The HSE cites a number of ways to ensure health safety in the workplace, with risk assessments, method statements and company policies among the most effective. However, Hicks raises concerns over the current system, saying it is mainly a case of ‘box-ticking’ to keep inspectors happy.
Health and safety policies are only ever any good if they are prepared following a detailed understanding of the process
Hicks says: “To be honest, in most cases risk assessments are written without ever being read; neatly filed and a box ticked in the customer compliance column. They fulfil a regulatory need, but they do not necessarily make the job safer.
“Health and safety policies are only ever any good if they are prepared following a detailed understanding of the process. Once written, it becomes the reference point, but any transgression should be re-tested to understand why this or that happened. It should be a constantly changing document, not just cut and pasted from Google as many are.”
This is perhaps where there is room for improvement, not just in terms of health and safety in print, but on a wider scale. It’s all well and good having things such as risk assessments and policies in place, but if they are only there to satisfy the inspectors, what real purpose do they serve?

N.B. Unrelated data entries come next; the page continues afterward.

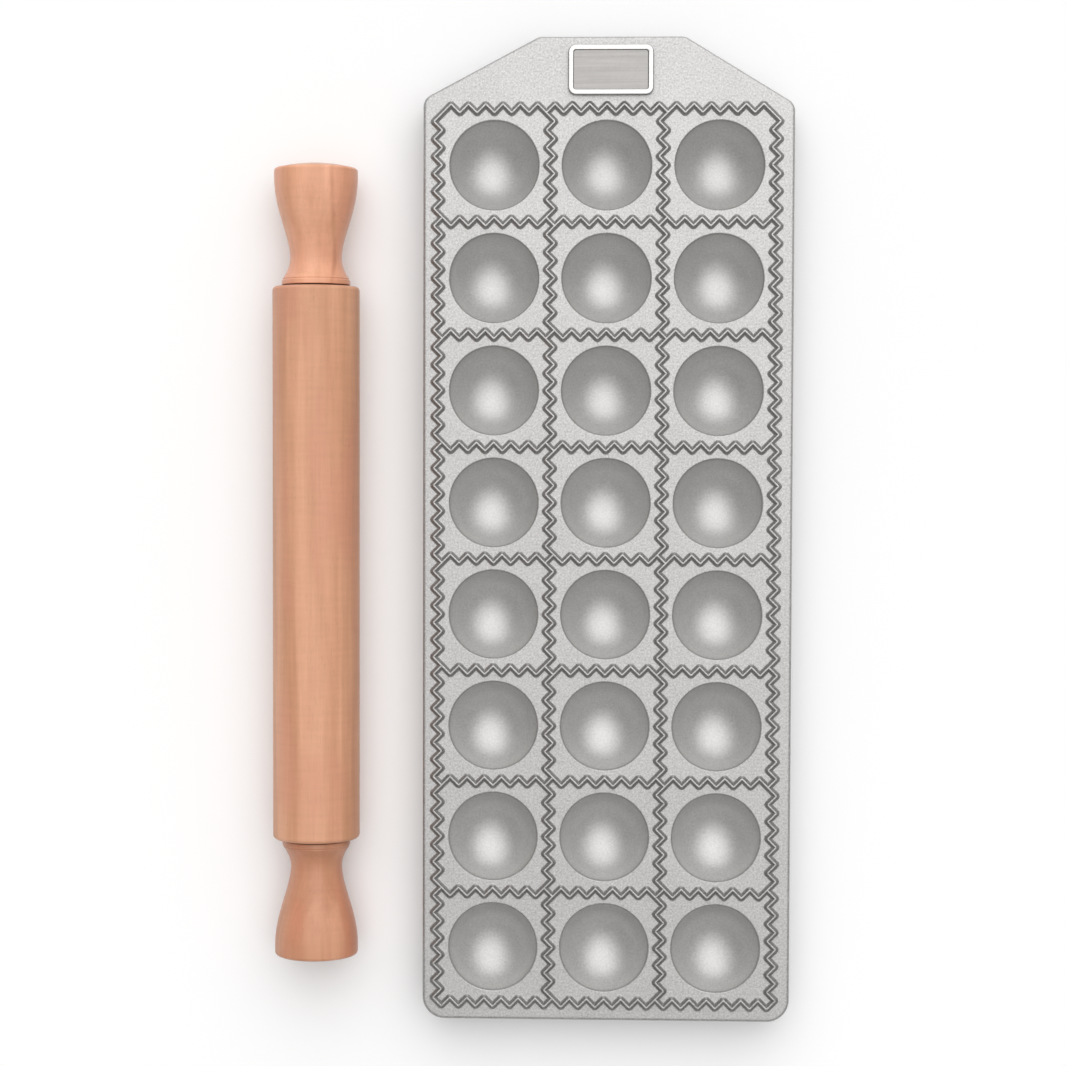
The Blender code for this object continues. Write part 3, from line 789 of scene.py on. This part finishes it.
def roller_profile():
    """Half section of the roller with its bore and the sockets of the bushes."""
    socket = BUSH_RADIUS + SEAT_GAP
    socket_floor = ROLLER_END - BUSH_LENGTH - SEAT_GAP
    bore = AXLE_DIAMETER / 2 + ROLLER_BORE_SPARE
    rounding = reversed(quarter_round(ROLLER_ROUND, ROUND_STEPS))
    upper = [(ROLLER_RADIUS - inset, ROLLER_END - down) for inset, down in rounding]
    upper += [(socket, ROLLER_END), (socket, socket_floor), (bore, socket_floor)]
    lower = [(r, -z) for r, z in reversed(upper)]
    return upper + lower


def handle_profile():
    """Half section of a handle: grooved collar, waisted neck, swelling grip and domed end."""
    face = ROLLER_END + HANDLE_GAP
    hole = AXLE_DIAMETER / 2 + SEAT_GAP
    hole_end = face + HANDLE_HOLD + SEAT_GAP
    collar = COLLAR_DIAMETER / 2
    neck = NECK_DIAMETER / 2
    bulb = BULB_DIAMETER / 2
    rounding = quarter_round(COLLAR_ROUND, SMALL_ROUND_STEPS)
    profile = [(0.0, hole_end), (hole, hole_end), (hole, face)]
    profile += [(collar - inset, face + along) for inset, along in rounding]
    profile += [(collar - inset, face + COLLAR_LIP + past) for inset, past in COLLAR_BACK]
    first = COLLAR_LIP + NECK_START
    for i in range(NECK_STEPS + 1):
        along = first + (NECK_AT - first) * i / NECK_STEPS
        full = (along - COLLAR_LIP) / (NECK_AT - COLLAR_LIP)
        profile.append((neck + (collar - neck) * (1 - full) ** 2, face + along))
    for i in range(1, SWELL_STEPS + 1):
        share = i / SWELL_STEPS
        along = NECK_AT + (BULB_AT - NECK_AT) * share
        rise = (1 - math.cos(math.pi * share**SWELL_BIAS)) / 2
        profile.append((neck + (bulb - neck) * rise, face + along))
    shoulder = face + HANDLE_LENGTH - DOME_RISE
    for inset, down in reversed(quarter_round(HANDLE_ROUND, ROUND_STEPS)):
        profile.append((bulb - inset, shoulder - down))
    for i in range(1, DOME_STEPS + 1):
        share = 1 - i / DOME_STEPS
        profile.append(((bulb - HANDLE_ROUND) * share, shoulder + DOME_RISE * (1 - share**2)))
    return profile


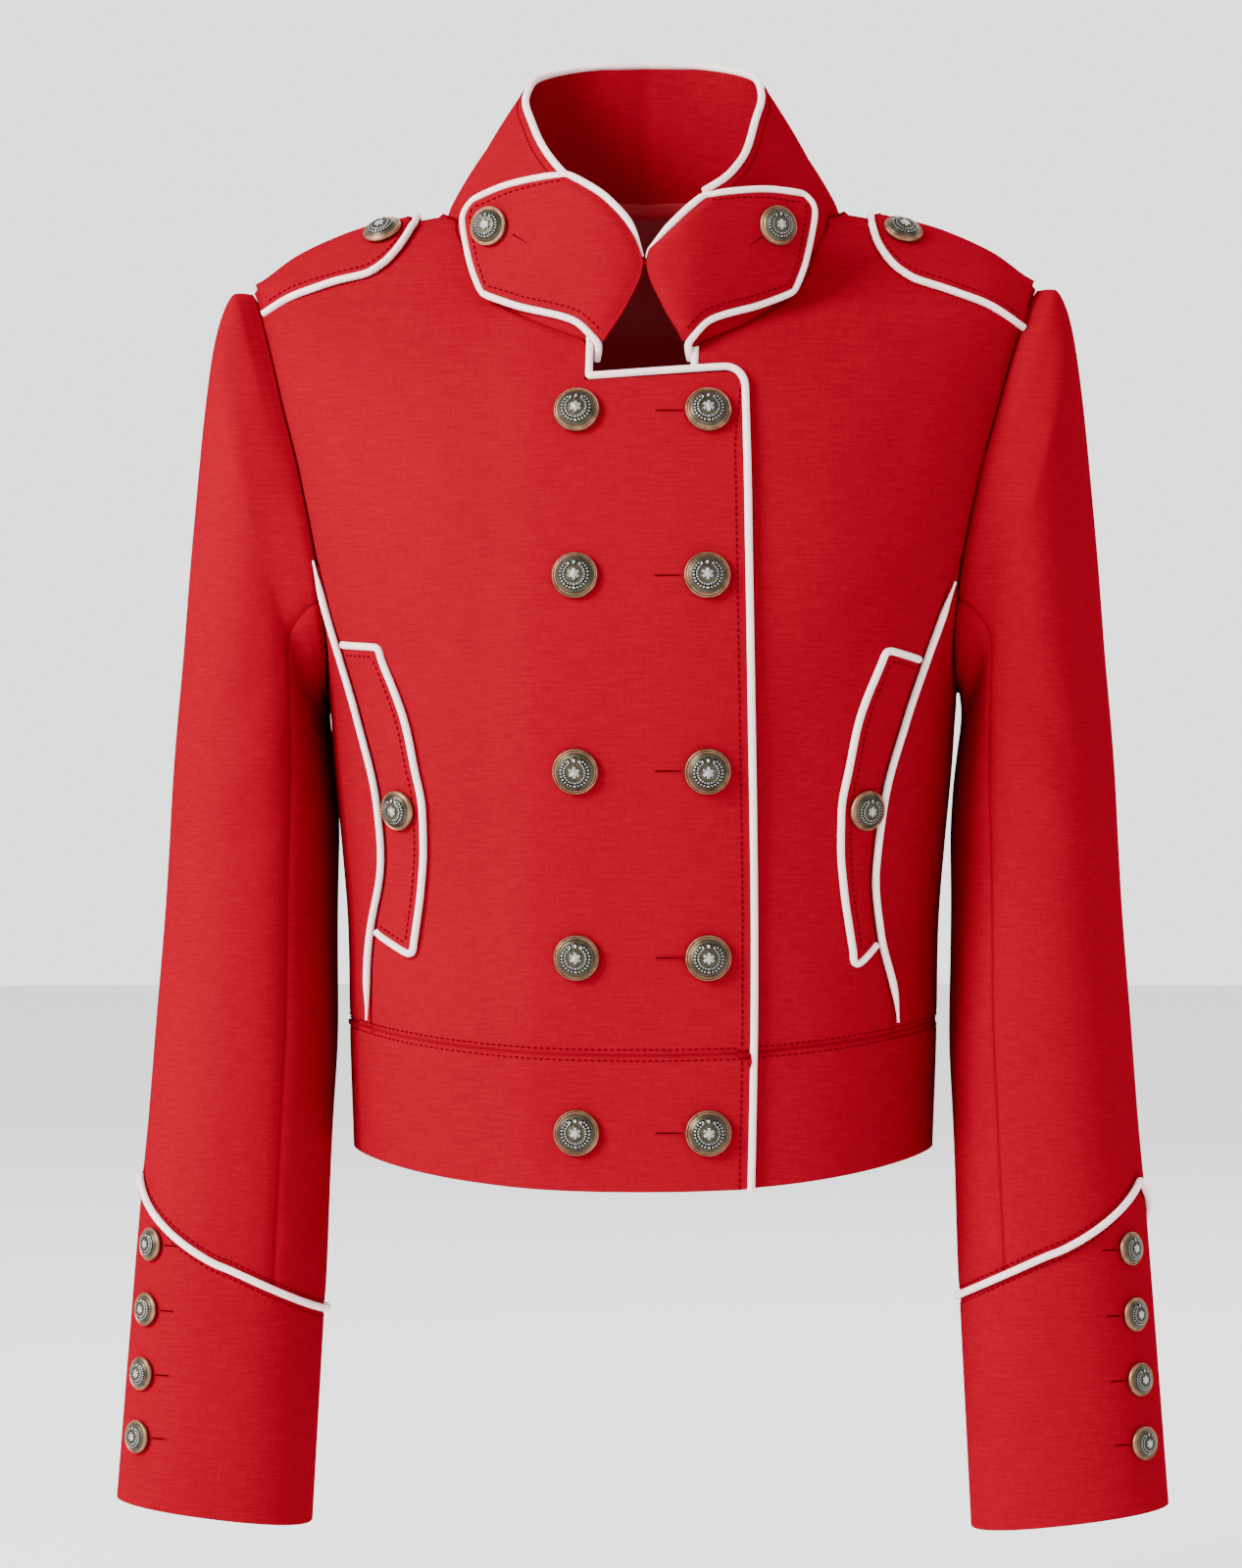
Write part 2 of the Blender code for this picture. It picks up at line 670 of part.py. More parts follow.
# Free edge of the standing collar, from the meeting point in front to the nape
COLLAR_EDGE = Table(
    "share x y z",
    (0.00, 0.0000, -0.0942, -0.0350),
    (0.12, 0.0170, -0.0880, -0.0085),
    (0.22, 0.0385, -0.0745, 0.0080),
    (0.32, 0.0500, -0.0420, 0.0260),
    (0.40, 0.0555, -0.0230, 0.0400),
    (0.50, 0.0598, -0.0020, 0.0545),
    (0.60, 0.0575, 0.0190, 0.0660),
    (0.72, 0.0435, 0.0360, 0.0730),
    (0.85, 0.0240, 0.0450, 0.0765),
    (1.00, 0.0000, 0.0480, 0.0775),
)
COLLAR_ROWS = 3
COLLAR_SHIFT_FADE = 0.0600
COLLAR_LAP_SHARE = 0.5
COLLAR_CORD_RISE = 0.0027
LEFT_TAB_LOWER = 0.40
COLLAR_SHARES = (0.0, 0.10, 0.22, 0.36, 0.50, 0.62, 0.75, 0.88, 1.0)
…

It’s up to the printer to take action themselves; it’s down to you to ensure your staff are happy, healthy and safe at work. Be proactive in your approach to health and safety, and keep up to date with any new guidance from the HSE or your national health and safety body to ensure you aren’t missing out on any key advice.
Beyond the scope of being genuinely interested in employee wellbeing it is worth noting that failure to comply with legislation can result in immediate enforcement notices that will force the business to cease until corrective action takes place. This of course can be extremely detrimental to the business process and can be accompanied by further action such as large fines and in the most severe cases the imprisonment of company directors.